--- begin ---

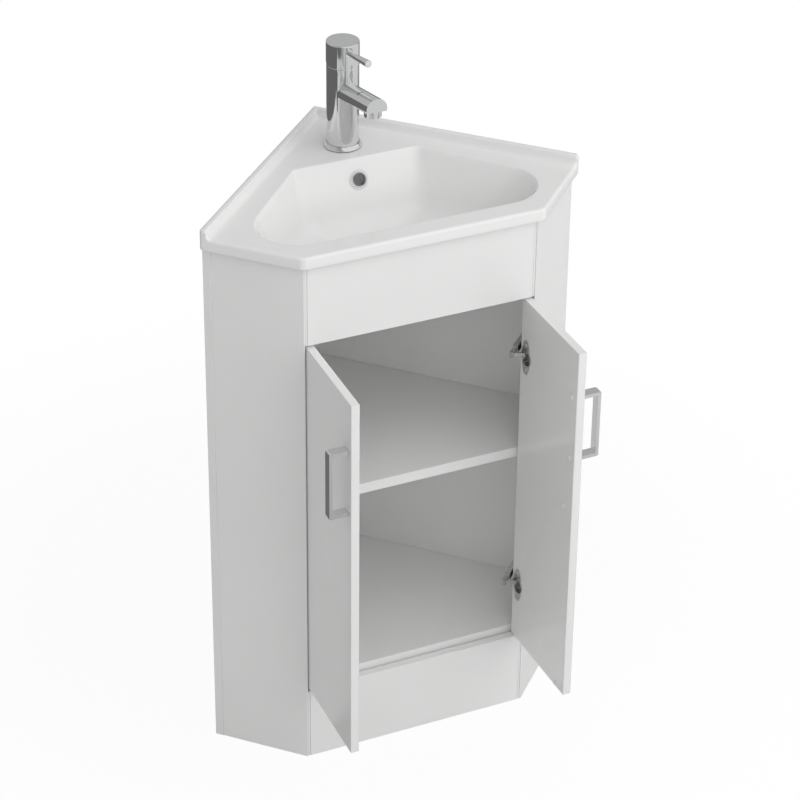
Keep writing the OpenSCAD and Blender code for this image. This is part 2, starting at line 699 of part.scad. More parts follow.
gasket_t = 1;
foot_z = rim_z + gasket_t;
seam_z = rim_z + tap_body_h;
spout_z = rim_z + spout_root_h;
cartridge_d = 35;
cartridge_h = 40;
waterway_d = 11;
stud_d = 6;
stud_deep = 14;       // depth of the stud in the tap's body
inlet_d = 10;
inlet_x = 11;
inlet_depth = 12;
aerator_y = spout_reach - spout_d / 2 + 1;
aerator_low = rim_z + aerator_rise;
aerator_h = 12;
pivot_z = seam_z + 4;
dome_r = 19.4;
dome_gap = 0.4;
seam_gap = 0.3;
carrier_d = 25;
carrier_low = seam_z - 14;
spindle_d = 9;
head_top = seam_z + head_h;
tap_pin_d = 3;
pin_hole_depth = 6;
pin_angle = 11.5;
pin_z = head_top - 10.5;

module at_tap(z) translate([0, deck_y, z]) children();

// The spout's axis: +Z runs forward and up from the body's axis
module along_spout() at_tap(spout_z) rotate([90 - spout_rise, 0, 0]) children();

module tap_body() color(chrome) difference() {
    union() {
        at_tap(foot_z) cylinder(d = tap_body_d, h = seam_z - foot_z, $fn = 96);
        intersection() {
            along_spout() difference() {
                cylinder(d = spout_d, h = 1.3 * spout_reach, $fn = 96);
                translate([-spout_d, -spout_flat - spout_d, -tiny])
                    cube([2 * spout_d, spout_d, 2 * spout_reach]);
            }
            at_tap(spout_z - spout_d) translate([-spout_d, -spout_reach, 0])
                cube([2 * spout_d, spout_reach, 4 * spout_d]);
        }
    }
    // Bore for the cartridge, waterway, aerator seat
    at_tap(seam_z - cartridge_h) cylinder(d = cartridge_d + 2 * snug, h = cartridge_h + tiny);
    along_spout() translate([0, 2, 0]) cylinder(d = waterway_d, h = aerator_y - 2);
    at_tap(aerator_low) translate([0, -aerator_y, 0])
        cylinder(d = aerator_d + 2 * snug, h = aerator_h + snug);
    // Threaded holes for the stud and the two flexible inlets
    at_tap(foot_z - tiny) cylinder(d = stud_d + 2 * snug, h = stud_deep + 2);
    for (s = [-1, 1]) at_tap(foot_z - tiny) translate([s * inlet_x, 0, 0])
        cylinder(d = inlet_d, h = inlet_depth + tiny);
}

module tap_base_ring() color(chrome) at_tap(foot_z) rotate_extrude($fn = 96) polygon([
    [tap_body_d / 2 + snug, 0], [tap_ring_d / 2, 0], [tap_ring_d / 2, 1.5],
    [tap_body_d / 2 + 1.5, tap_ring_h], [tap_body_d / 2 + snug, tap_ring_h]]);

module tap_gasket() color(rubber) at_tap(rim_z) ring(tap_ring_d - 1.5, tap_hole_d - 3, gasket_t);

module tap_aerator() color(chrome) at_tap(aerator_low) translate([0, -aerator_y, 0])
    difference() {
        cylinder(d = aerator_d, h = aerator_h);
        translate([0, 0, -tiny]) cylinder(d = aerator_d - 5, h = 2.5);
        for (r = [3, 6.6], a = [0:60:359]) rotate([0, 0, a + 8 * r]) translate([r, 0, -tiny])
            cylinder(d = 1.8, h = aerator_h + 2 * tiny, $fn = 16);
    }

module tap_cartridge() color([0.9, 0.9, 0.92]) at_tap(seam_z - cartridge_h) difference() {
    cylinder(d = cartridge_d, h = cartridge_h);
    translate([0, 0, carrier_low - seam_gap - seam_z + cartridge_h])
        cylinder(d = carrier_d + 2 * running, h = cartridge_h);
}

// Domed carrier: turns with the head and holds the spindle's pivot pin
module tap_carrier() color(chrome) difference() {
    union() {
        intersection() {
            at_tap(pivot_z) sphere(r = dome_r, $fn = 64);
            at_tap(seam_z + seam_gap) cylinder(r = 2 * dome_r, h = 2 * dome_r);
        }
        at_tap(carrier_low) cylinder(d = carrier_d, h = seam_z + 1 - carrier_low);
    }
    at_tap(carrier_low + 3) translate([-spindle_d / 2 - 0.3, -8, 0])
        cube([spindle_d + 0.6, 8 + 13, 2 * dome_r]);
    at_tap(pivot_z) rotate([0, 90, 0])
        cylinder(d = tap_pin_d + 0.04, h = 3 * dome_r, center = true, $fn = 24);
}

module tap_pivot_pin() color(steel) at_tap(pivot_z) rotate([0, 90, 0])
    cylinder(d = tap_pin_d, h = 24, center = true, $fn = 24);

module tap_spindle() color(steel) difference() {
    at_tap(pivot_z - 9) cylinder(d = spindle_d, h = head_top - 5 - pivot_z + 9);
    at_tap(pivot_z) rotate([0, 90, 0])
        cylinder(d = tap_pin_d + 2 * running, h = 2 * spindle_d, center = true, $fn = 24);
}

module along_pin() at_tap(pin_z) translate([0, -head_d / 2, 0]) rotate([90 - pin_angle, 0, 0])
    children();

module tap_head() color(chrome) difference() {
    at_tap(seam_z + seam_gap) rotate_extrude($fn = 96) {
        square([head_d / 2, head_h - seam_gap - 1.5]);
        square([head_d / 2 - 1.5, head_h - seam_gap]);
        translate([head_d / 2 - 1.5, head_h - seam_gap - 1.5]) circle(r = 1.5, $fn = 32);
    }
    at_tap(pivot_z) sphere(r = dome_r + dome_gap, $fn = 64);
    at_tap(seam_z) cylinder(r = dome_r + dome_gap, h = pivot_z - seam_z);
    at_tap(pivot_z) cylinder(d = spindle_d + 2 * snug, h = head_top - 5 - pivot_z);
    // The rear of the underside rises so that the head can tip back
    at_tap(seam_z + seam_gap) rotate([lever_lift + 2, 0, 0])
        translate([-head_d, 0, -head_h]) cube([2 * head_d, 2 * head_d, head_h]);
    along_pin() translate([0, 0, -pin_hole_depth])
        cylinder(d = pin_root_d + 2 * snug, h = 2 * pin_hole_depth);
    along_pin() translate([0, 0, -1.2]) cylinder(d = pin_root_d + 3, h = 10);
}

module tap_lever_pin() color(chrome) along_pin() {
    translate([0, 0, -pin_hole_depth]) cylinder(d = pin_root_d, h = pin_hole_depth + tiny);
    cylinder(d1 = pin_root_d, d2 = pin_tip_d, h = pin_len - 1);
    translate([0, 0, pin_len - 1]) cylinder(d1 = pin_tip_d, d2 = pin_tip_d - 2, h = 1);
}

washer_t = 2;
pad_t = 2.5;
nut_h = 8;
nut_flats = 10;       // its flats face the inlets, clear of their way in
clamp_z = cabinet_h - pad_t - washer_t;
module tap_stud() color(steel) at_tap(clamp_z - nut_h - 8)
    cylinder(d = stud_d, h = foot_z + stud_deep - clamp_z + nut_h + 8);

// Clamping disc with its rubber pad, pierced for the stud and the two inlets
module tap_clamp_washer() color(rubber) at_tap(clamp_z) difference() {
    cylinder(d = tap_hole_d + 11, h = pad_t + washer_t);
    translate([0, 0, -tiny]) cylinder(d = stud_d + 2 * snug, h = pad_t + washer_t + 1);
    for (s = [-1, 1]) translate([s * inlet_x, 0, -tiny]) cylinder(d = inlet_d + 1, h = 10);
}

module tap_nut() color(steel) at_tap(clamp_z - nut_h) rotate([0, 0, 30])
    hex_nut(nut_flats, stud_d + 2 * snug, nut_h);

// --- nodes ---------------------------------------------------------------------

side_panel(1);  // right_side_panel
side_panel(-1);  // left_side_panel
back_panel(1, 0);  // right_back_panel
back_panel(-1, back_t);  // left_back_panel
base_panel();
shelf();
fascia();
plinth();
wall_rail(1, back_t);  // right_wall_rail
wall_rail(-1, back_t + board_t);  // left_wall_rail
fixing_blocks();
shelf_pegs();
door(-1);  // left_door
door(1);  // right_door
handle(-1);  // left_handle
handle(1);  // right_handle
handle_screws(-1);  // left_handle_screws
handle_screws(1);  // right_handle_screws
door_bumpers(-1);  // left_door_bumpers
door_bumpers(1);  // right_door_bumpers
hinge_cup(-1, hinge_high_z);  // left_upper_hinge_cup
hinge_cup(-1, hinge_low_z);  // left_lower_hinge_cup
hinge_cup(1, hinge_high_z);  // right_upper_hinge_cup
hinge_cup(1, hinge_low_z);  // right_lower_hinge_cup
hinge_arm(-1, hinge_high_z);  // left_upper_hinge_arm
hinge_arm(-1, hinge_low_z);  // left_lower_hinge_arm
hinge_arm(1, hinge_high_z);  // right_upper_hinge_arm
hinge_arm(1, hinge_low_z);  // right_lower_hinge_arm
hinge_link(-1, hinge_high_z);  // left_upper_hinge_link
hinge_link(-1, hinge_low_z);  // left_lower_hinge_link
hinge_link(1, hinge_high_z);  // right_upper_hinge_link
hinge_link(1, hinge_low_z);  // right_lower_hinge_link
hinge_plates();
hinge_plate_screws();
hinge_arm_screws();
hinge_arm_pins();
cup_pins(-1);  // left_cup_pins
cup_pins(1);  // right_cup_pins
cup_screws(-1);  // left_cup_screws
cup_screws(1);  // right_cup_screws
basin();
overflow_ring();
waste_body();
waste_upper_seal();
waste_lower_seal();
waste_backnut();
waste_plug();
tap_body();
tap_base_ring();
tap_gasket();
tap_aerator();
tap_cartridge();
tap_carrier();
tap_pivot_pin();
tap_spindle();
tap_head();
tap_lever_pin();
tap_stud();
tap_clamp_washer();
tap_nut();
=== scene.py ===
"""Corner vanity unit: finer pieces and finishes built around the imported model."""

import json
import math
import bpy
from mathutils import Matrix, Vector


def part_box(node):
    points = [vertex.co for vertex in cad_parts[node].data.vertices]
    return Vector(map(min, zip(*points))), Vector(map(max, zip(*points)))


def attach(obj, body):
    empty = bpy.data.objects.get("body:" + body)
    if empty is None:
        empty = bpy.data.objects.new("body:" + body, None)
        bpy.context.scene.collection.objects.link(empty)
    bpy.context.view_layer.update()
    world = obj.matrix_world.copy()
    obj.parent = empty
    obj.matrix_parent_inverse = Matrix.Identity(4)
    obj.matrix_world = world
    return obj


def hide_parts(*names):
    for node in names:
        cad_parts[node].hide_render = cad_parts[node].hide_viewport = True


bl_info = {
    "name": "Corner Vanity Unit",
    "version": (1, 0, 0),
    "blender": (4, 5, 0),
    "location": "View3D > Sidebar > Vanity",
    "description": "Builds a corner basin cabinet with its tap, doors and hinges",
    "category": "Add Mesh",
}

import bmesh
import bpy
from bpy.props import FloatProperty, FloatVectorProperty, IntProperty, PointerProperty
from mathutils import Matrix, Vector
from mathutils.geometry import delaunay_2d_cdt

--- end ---
--- begin ---

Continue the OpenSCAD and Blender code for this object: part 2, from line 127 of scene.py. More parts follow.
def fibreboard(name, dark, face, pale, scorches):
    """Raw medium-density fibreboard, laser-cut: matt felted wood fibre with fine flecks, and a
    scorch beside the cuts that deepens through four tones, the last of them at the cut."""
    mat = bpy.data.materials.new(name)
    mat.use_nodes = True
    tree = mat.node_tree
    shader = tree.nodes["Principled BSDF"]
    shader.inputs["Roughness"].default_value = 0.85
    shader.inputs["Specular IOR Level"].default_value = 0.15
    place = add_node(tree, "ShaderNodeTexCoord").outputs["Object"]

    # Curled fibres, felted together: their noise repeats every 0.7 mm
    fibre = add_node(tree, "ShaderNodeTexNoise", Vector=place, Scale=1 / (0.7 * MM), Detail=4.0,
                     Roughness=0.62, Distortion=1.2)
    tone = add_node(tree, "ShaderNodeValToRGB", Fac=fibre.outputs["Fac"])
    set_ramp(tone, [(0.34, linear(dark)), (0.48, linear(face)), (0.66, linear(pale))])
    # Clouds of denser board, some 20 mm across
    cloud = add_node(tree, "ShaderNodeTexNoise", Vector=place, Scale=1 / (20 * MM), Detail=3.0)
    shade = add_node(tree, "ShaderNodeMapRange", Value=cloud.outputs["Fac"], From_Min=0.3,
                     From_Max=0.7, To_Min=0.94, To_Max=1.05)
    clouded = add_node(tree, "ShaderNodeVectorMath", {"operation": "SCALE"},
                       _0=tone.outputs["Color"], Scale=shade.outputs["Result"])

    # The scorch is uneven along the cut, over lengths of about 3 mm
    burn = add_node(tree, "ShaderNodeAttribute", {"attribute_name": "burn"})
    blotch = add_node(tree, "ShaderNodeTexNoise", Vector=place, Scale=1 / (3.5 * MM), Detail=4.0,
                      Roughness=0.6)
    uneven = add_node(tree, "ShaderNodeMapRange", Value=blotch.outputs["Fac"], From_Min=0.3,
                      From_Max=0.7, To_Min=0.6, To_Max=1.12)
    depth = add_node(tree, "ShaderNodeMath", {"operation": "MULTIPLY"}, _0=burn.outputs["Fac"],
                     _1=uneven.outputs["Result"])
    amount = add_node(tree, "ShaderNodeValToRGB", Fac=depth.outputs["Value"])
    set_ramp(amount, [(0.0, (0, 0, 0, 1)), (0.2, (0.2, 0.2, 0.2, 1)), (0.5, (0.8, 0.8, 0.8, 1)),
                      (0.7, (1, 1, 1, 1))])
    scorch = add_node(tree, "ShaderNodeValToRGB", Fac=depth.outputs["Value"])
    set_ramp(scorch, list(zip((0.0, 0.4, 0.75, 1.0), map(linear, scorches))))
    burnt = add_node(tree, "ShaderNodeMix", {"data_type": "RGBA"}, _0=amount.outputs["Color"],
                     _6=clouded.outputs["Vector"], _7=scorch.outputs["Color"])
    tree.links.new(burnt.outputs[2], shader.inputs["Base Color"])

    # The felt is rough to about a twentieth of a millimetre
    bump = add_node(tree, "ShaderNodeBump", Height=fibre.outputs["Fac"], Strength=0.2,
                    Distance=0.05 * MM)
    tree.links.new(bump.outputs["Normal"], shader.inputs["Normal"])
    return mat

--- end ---

§ What to work on
Only the lines from the one bearing "tap_aerator();" through the one bearing "if empty is" should be repeated, exactly as given.

§ The solution
tap_aerator();
tap_cartridge();
tap_carrier();
tap_pivot_pin();
tap_spindle();
tap_head();
tap_lever_pin();
tap_stud();
tap_clamp_washer();
tap_nut();
=== scene.py ===
"""Corner vanity unit: finer pieces and finishes built around the imported model."""

import json
import math
import bpy
from mathutils import Matrix, Vector


def part_box(node):
    points = [vertex.co for vertex in cad_parts[node].data.vertices]
    return Vector(map(min, zip(*points))), Vector(map(max, zip(*points)))


def attach(obj, body):
    empty = bpy.data.objects.get("body:" + body)
    if empty is None:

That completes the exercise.